Reefs:  beautiful, protective and treacherous to boats.  This is why sails to and from Ilot Mato are best made in good daylight, arriving or departing between 10 am and 3 pm.

With more time, sunshine, less wind and a snorkel buddy, I would definitely put Ilot Mato on my list of places to visit again.   Ahhh, so many cool places to see in New Caledonia, and so little time!
After checking that our anchor and chain were clear, despite all the reefs and 25-knot wind gusts, we hoisted my kayak about and gave a fond adieu to the Dream Time folk.  We wish them excellent adventures and hope we meet again!

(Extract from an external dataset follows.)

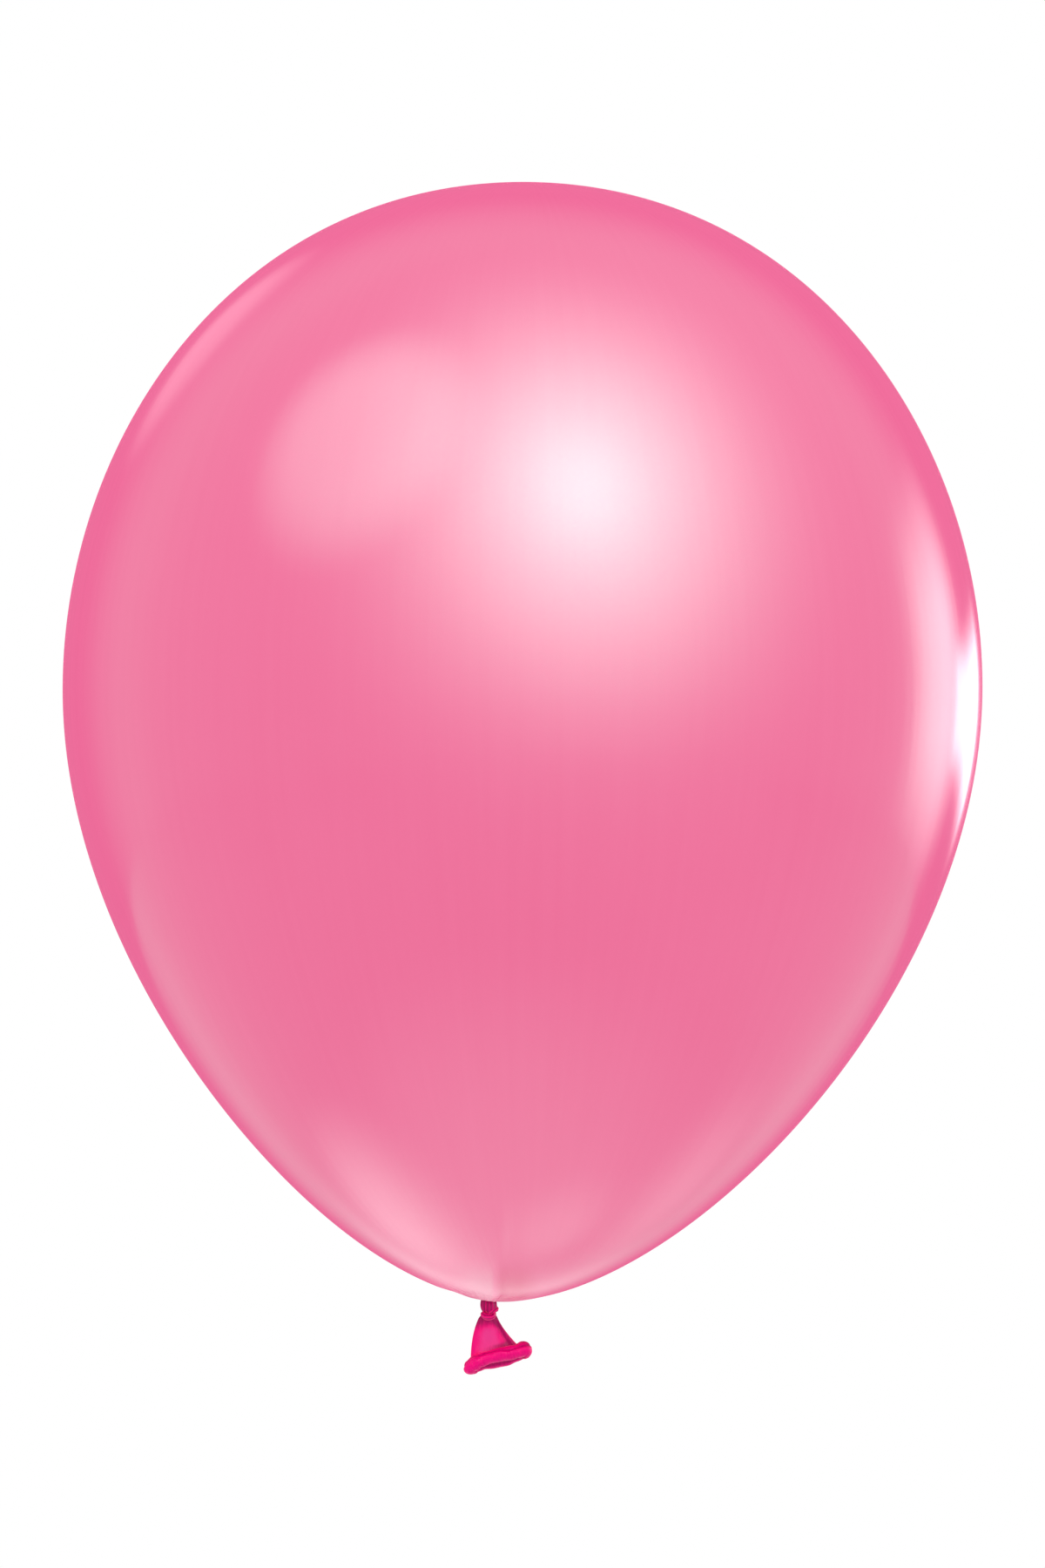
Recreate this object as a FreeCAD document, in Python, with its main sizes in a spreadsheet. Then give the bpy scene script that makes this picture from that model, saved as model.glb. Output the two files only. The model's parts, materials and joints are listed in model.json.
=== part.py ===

 View leaving the reefy lagoon Ilot Mato, New Caledonia.

 Crisper view leaving the reefy lagoon Ilot Mato, New Caledonia, through my Maui Jims.  Notice the lighter reefy areas are more visible?

Location Location
We were in Ilot Mato (S22.33.141 E166.47.799) September 26, 2016.  We’re currently cruising the Prony Bay area, about a dozen miles from Ilot Mato and less than 30 miles from Noumea.  Our current anchorage is in Anse Majic, aka Rade de L’Est G (S22.22.903 E166.54.816), by the this posts, we’ll be anchoring somewhere between Prony and Noumea.  We plan to arrive in Noumea this Friday or Saturday to provision and get more wifi data before we head out.

Cruising by the Numbers
  • Our September 2016 sail from Vanuatu to New Caledonia was 305 miles.
  • Our August 2016 sail from Fiji to Vanuatu was 525 miles.
  • We cruised just under 440 miles in Fiji, between late May and early August.  
  • Our May 2016 sail from New Zealand to Fiji was 1090 miles.
  • December 2015 – May 2016 if we weren’t cruising New Zealand or hunkering, we were making massive road trips from New Zealand’s tip to its tail.
  • From December 2014 – November 2015 we sailed from Northern Florida’s Atlantic side to New Zealand, over 10,000 miles, with more than a few stops in between.
  • Prior to that we sailed from St. Lucia to Florida and also spent a season cruising the Bahamas.

Up Next
We’re planning on cruising in New Caledonia until November.  After New Caledonia, we head to Australia, by December 2016 (but probably earlier).  There, we plan to sell our boat, and go back to work, somewhere.